▸ EXERCISE REQUIREMENTS
Output all records precisely as written.

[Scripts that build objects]
= = = = =

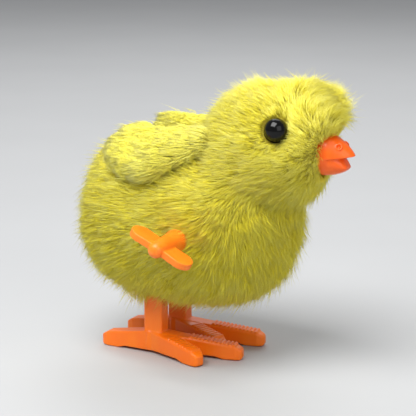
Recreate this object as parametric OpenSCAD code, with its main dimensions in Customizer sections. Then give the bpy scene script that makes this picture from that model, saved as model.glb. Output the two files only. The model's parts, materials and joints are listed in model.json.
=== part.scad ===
// Wind-up hopping chick: a plush bird over a hard two-part shell, with a clockwork motor
// that rocks both legs together. The chick faces -Y, +Z is up and its right side is -X.
// The origin is on the floor, midway between the legs.

/* [Body] */
// Length of the plush body, breast to tail
body_length = 66; // [64:1:68]
// Height and width of the plush body
body_girth = 50; // [49:0.5:52]
// Middle of the body above the floor
body_height = 40.5; // [40:0.5:41.5]
// Middle of the body in front of the hip
body_forward = 8; // [7:0.5:9]
// Thickness of the plush over the hard shell
plush_thickness = 5.5; // [5:0.5:6]
// Wall of the hard shell
shell_wall = 1.4; // [1.2:0.1:1.5]

/* [Head] */
// Width of the plush head
head_width = 37; // [36:0.5:38]
// Middle of the head above the floor
head_height = 64; // [63:0.5:65]
// Middle of the head in front of the hip
head_forward = 36.5; // [36:0.5:37]
// Width of the neck
neck_width = 35; // [33:0.5:36]
// Diameter of an eye
eye_d = 6.6; // [6:0.2:7]
// Thickness of a wing pad
wing_thickness = 4.2; // [3:0.2:5]

/* [Legs] */
// Distance between the middles of the two legs
leg_spacing = 14.8; // [14.8:0.1:15.4]
// Width of a leg across the chick
leg_width = 4.4; // [4:0.1:4.4]
// Depth of a leg from front to back
leg_depth = 6; // [5.5:0.1:6.2]
// Height of the hip above the floor
hip_height = 26.5; // [26.5:0.1:27]
// Length of the short toe
short_toe = 20; // [18:0.5:21]
// Length of the long toe
long_toe = 27; // [25:0.5:28]
// Length of the heel spur
heel_length = 18; // [16:0.5:19]
// Width of a toe
toe_width = 4.6; // [4:0.1:4.8]
// Height of the foot at the ankle
ankle_height = 6.8; // [6:0.1:7.2]
// Height of a toe at its tip
tip_height = 4; // [3.5:0.1:4.4]

/* [Key] */
// Span of the key's two leaves, tip to tip
key_span = 20; // [18:0.5:22]
// Distance that the key stands out of the shell
key_reach = 17.5; // [17:0.5:20]
// Tilt of the key's leaves at rest
key_tilt = 26; // [0:1:90]

/* [Motor] */
// Tooth size of the first gear pair
coarse_module = 0.5; // [0.5:0.01:0.5]
// Tooth size of the other gear pairs
fine_module = 0.4; // [0.4:0.01:0.4]
// Teeth on the great wheel and the second wheel
wheel_teeth = 36; // [36:1:36]
// Teeth on the third wheel
third_teeth = 30; // [30:1:30]
// Teeth on every pinion
pinion_teeth = 12; // [12:1:12]
// Throw of the crank pin
crank_throw = 1.5; // [1.2:0.1:1.6]
// Radial play of an arbor in its bearing
bearing_play = 0.05; // [0.03:0.01:0.08]

/* [Hidden] */
$fn = 48;

plush_yellow = [0.86, 0.84, 0.32];
wing_yellow = [0.92, 0.90, 0.42];
toy_orange = [1.00, 0.46, 0.10];
shell_white = [0.93, 0.92, 0.88];
gear_white = [0.96, 0.95, 0.90];
steel = [0.62, 0.63, 0.65];

// Points are [y, z] pairs in the chick's side plane.
function toward(angle) = [cos(angle), sin(angle)];

// Places of the body and head
body_centre = [-body_forward, body_height];
head_centre = [-head_forward, head_height];
neck_centre = [-head_forward + 9, head_height - 5.5];
beak_centre_z = head_height - 0.9;
tail_squareness = 0.7;
breast_squareness = 0.9;
profile_steps = 14;

// The gear train runs from the key's axis over the back and down to the hip.
coarse_distance = coarse_module * (wheel_teeth + pinion_teeth) / 2;
fine_distance = fine_module * (wheel_teeth + pinion_teeth) / 2;
last_distance = fine_module * (third_teeth + pinion_teeth) / 2;
first_bearing = 25;
second_bearing = -18;
third_bearing = -82;
hip_bearing = 49;
fork_reach = 8.6;
hip = [0.35, hip_height];
crank_axis = hip + fork_reach * toward(hip_bearing);
third_axis = crank_axis - last_distance * toward(third_bearing);
second_axis = third_axis - fine_distance * toward(second_bearing);
key_axis = second_axis - coarse_distance * toward(first_bearing);

// Radii of the pins
key_arbor_r = 1.0;
arbor_r = 0.6;
hip_r = 1.2;

// Layers of the motor across the chick, as x values
plate_inner = 4.0;
plate_outer = 5.0;
arbor_end = 4.9;
spring_x = [-3.7, -1.8];
ratchet_x = [-1.6, -0.7];
great_x = [-0.5, 0.7];
second_pinion_x = [-0.7, 1.1];
second_wheel_x = [1.1, 2.1];
third_wheel_x = [-2.4, -1.4];
third_pinion_x = [-1.4, 2.3];
crank_pinion_x = [-2.6, -1.2];
crank_disc_x = [0.9, 1.7];
crank_pin_end = 2.3;
fork_x = [2.6, 3.6];
case_wall = 1.0;
screw_ear_r = 2.4;
case_screw_r = 0.8;

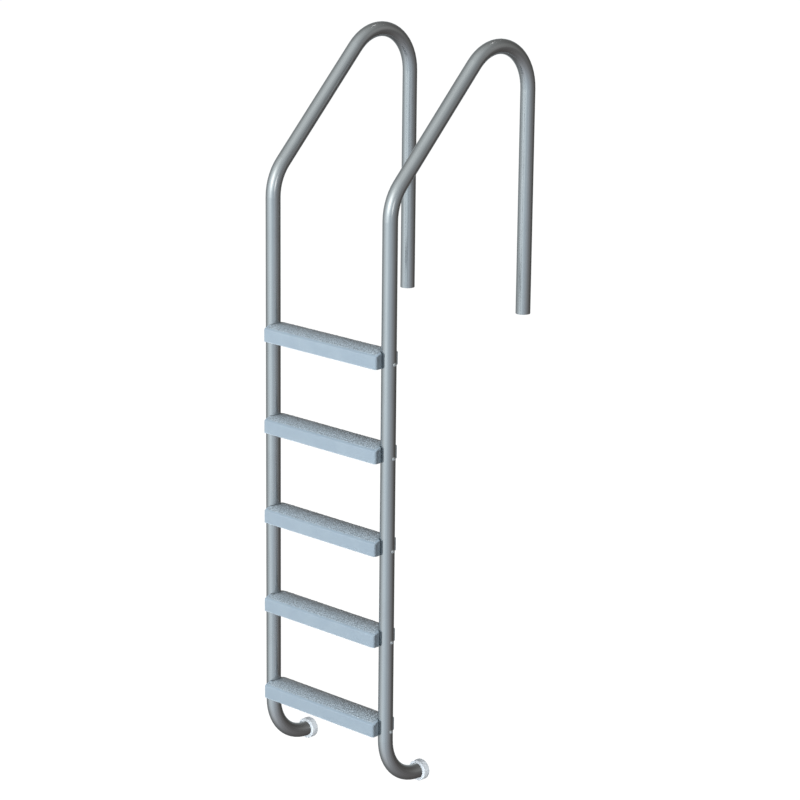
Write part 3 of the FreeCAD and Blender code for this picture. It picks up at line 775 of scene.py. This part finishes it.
tent_light = DARK_CLOTH
for title, turn, lift, sharpness, colour in PATCHES:
    patch = light_patch(turn, lift, sharpness, colour)
    tent_light = put(tree, "ShaderNodeVectorMath", {0: patch, 1: tent_light}, operation="ADD").outputs[0]
    print("painted:", title)
glow = put(tree, "ShaderNodeEmission", {"Color": tent_light, "Strength": TENT_STRENGTH}).outputs[0]
put(tree, "ShaderNodeOutputMaterial", {"Surface": glow})
tent.data.materials.append(cloth)
print("patches of light:", len(PATCHES))

# %% [markdown]
# ## The floor
# The floor is pale and plain, and melts into the white background. To the camera most of it glows white,
# and a small part is ordinary pale paint, so that the ladder still leaves a faint soft shadow. From below
# it is clear, so that the undersides of the treads can be looked at too.

# %% Lay the floor
FLOOR_SIDE = 80
FLOOR_GAP = 0.001

bpy.ops.object.select_all(action="DESELECT")
bpy.ops.mesh.primitive_plane_add(size=FLOOR_SIDE, location=(0, 0, cad_box[0][2] - FLOOR_GAP))
floor = bpy.context.object
floor.name = "floor"
floor.visible_glossy = False
print("floor at z = %.3f" % floor.location.z)

# %% Paint the floor
GLOW_SHARE = 0.75
GLOW_STRENGTH = 1.34

paper = bpy.data.materials.new("white_paper")
paper.use_nodes = True
tree = paper.node_tree
tree.nodes.clear()
rays = put(tree, "ShaderNodeLightPath").outputs
paint = put(tree, "ShaderNodeBsdfDiffuse", {"Color": (0.45, 0.45, 0.445, 1)}).outputs[0]
white = put(tree, "ShaderNodeEmission", {"Color": (1, 1, 1, 1), "Strength": GLOW_STRENGTH}).outputs[0]
glowing = times(tree, white_share(tree, rays), GLOW_SHARE)
paper_mix = put(tree, "ShaderNodeMixShader", {0: glowing, 1: paint, 2: white}).outputs[0]
underside = put(tree, "ShaderNodeNewGeometry").outputs["Backfacing"]
from_below = times(tree, rays["Is Camera Ray"], underside)
clear = put(tree, "ShaderNodeBsdfTransparent").outputs[0]
paper_mix = put(tree, "ShaderNodeMixShader", {0: from_below, 1: paper_mix, 2: clear}).outputs[0]
put(tree, "ShaderNodeOutputMaterial", {"Surface": paper_mix})
floor.data.materials.append(paper)
print("finish:", paper.name)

= = = = =

▸ RESULT FOR THIS EXERCISE
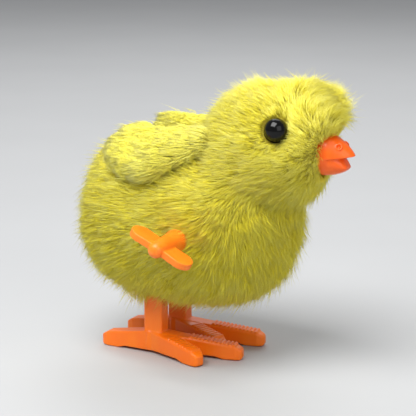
Recreate this object as parametric OpenSCAD code, with its main dimensions in Customizer sections. Then give the bpy scene script that makes this picture from that model, saved as model.glb. Output the two files only. The model's parts, materials and joints are listed in model.json.
=== part.scad ===
// Wind-up hopping chick: a plush bird over a hard two-part shell, with a clockwork motor
// that rocks both legs together. The chick faces -Y, +Z is up and its right side is -X.
// The origin is on the floor, midway between the legs.

/* [Body] */
// Length of the plush body, breast to tail
body_length = 66; // [64:1:68]
// Height and width of the plush body
body_girth = 50; // [49:0.5:52]
// Middle of the body above the floor
body_height = 40.5; // [40:0.5:41.5]
// Middle of the body in front of the hip
body_forward = 8; // [7:0.5:9]
// Thickness of the plush over the hard shell
plush_thickness = 5.5; // [5:0.5:6]
// Wall of the hard shell
shell_wall = 1.4; // [1.2:0.1:1.5]

/* [Head] */
// Width of the plush head
head_width = 37; // [36:0.5:38]
// Middle of the head above the floor
head_height = 64; // [63:0.5:65]
// Middle of the head in front of the hip
head_forward = 36.5; // [36:0.5:37]
// Width of the neck
neck_width = 35; // [33:0.5:36]
// Diameter of an eye
eye_d = 6.6; // [6:0.2:7]
// Thickness of a wing pad
wing_thickness = 4.2; // [3:0.2:5]

/* [Legs] */
// Distance between the middles of the two legs
leg_spacing = 14.8; // [14.8:0.1:15.4]
// Width of a leg across the chick
leg_width = 4.4; // [4:0.1:4.4]
// Depth of a leg from front to back
leg_depth = 6; // [5.5:0.1:6.2]
// Height of the hip above the floor
hip_height = 26.5; // [26.5:0.1:27]
// Length of the short toe
short_toe = 20; // [18:0.5:21]
// Length of the long toe
long_toe = 27; // [25:0.5:28]
// Length of the heel spur
heel_length = 18; // [16:0.5:19]
// Width of a toe
toe_width = 4.6; // [4:0.1:4.8]
// Height of the foot at the ankle
ankle_height = 6.8; // [6:0.1:7.2]
// Height of a toe at its tip
tip_height = 4; // [3.5:0.1:4.4]

/* [Key] */
// Span of the key's two leaves, tip to tip
key_span = 20; // [18:0.5:22]
// Distance that the key stands out of the shell
key_reach = 17.5; // [17:0.5:20]
// Tilt of the key's leaves at rest
key_tilt = 26; // [0:1:90]

/* [Motor] */
// Tooth size of the first gear pair
coarse_module = 0.5; // [0.5:0.01:0.5]
// Tooth size of the other gear pairs
fine_module = 0.4; // [0.4:0.01:0.4]
// Teeth on the great wheel and the second wheel
wheel_teeth = 36; // [36:1:36]
// Teeth on the third wheel
third_teeth = 30; // [30:1:30]
// Teeth on every pinion
pinion_teeth = 12; // [12:1:12]
// Throw of the crank pin
crank_throw = 1.5; // [1.2:0.1:1.6]
// Radial play of an arbor in its bearing
bearing_play = 0.05; // [0.03:0.01:0.08]

/* [Hidden] */
$fn = 48;

plush_yellow = [0.86, 0.84, 0.32];
wing_yellow = [0.92, 0.90, 0.42];
toy_orange = [1.00, 0.46, 0.10];
shell_white = [0.93, 0.92, 0.88];
gear_white = [0.96, 0.95, 0.90];
steel = [0.62, 0.63, 0.65];

// Points are [y, z] pairs in the chick's side plane.
function toward(angle) = [cos(angle), sin(angle)];

// Places of the body and head
body_centre = [-body_forward, body_height];
head_centre = [-head_forward, head_height];
neck_centre = [-head_forward + 9, head_height - 5.5];
beak_centre_z = head_height - 0.9;
tail_squareness = 0.7;
breast_squareness = 0.9;
profile_steps = 14;

// The gear train runs from the key's axis over the back and down to the hip.
coarse_distance = coarse_module * (wheel_teeth + pinion_teeth) / 2;
fine_distance = fine_module * (wheel_teeth + pinion_teeth) / 2;
last_distance = fine_module * (third_teeth + pinion_teeth) / 2;
first_bearing = 25;
second_bearing = -18;
third_bearing = -82;
hip_bearing = 49;
fork_reach = 8.6;
hip = [0.35, hip_height];
crank_axis = hip + fork_reach * toward(hip_bearing);
third_axis = crank_axis - last_distance * toward(third_bearing);
second_axis = third_axis - fine_distance * toward(second_bearing);
key_axis = second_axis - coarse_distance * toward(first_bearing);

// Radii of the pins
key_arbor_r = 1.0;
arbor_r = 0.6;
hip_r = 1.2;

// Layers of the motor across the chick, as x values
plate_inner = 4.0;
plate_outer = 5.0;
arbor_end = 4.9;
spring_x = [-3.7, -1.8];
ratchet_x = [-1.6, -0.7];
great_x = [-0.5, 0.7];
second_pinion_x = [-0.7, 1.1];
second_wheel_x = [1.1, 2.1];
third_wheel_x = [-2.4, -1.4];
third_pinion_x = [-1.4, 2.3];
crank_pinion_x = [-2.6, -1.2];
crank_disc_x = [0.9, 1.7];
crank_pin_end = 2.3;
fork_x = [2.6, 3.6];
case_wall = 1.0;
screw_ear_r = 2.4;
case_screw_r = 0.8;

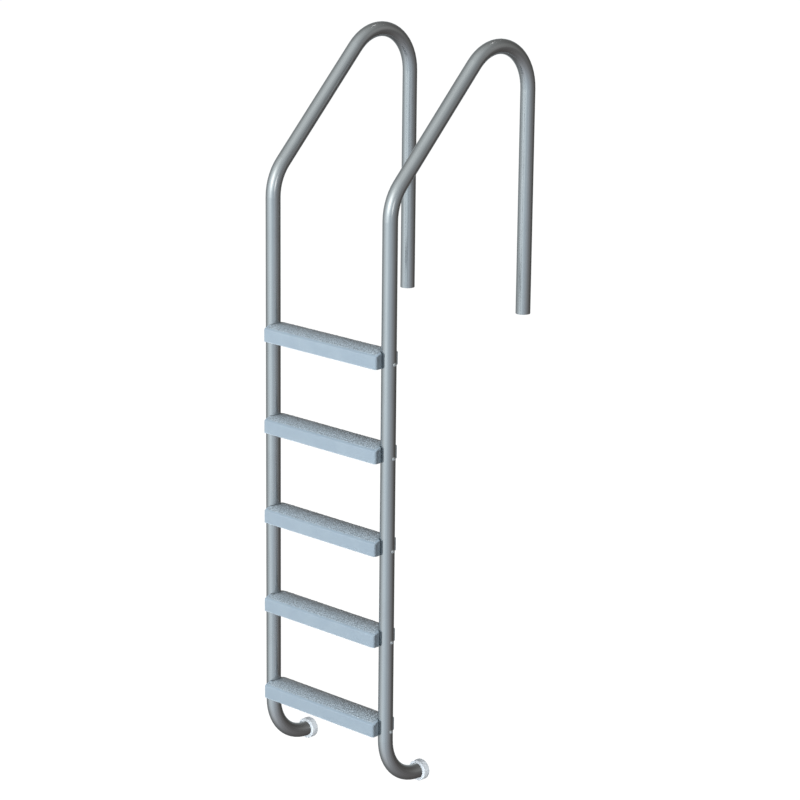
Write part 3 of the FreeCAD and Blender code for this picture. It picks up at line 775 of scene.py. This part finishes it.
tent_light = DARK_CLOTH
for title, turn, lift, sharpness, colour in PATCHES:
    patch = light_patch(turn, lift, sharpness, colour)
    tent_light = put(tree, "ShaderNodeVectorMath", {0: patch, 1: tent_light}, operation="ADD").outputs[0]
    print("painted:", title)
glow = put(tree, "ShaderNodeEmission", {"Color": tent_light, "Strength": TENT_STRENGTH}).outputs[0]
put(tree, "ShaderNodeOutputMaterial", {"Surface": glow})
tent.data.materials.append(cloth)
print("patches of light:", len(PATCHES))

# %% [markdown]
# ## The floor
# The floor is pale and plain, and melts into the white background. To the camera most of it glows white,
# and a small part is ordinary pale paint, so that the ladder still leaves a faint soft shadow. From below
# it is clear, so that the undersides of the treads can be looked at too.

# %% Lay the floor
FLOOR_SIDE = 80
FLOOR_GAP = 0.001

bpy.ops.object.select_all(action="DESELECT")
bpy.ops.mesh.primitive_plane_add(size=FLOOR_SIDE, location=(0, 0, cad_box[0][2] - FLOOR_GAP))
floor = bpy.context.object
floor.name = "floor"
floor.visible_glossy = False
print("floor at z = %.3f" % floor.location.z)

# %% Paint the floor
GLOW_SHARE = 0.75
GLOW_STRENGTH = 1.34

paper = bpy.data.materials.new("white_paper")
paper.use_nodes = True
tree = paper.node_tree
tree.nodes.clear()
rays = put(tree, "ShaderNodeLightPath").outputs
paint = put(tree, "ShaderNodeBsdfDiffuse", {"Color": (0.45, 0.45, 0.445, 1)}).outputs[0]
white = put(tree, "ShaderNodeEmission", {"Color": (1, 1, 1, 1), "Strength": GLOW_STRENGTH}).outputs[0]
glowing = times(tree, white_share(tree, rays), GLOW_SHARE)
paper_mix = put(tree, "ShaderNodeMixShader", {0: glowing, 1: paint, 2: white}).outputs[0]
underside = put(tree, "ShaderNodeNewGeometry").outputs["Backfacing"]
from_below = times(tree, rays["Is Camera Ray"], underside)
clear = put(tree, "ShaderNodeBsdfTransparent").outputs[0]
paper_mix = put(tree, "ShaderNodeMixShader", {0: from_below, 1: paper_mix, 2: clear}).outputs[0]
put(tree, "ShaderNodeOutputMaterial", {"Surface": paper_mix})
floor.data.materials.append(paper)
print("finish:", paper.name)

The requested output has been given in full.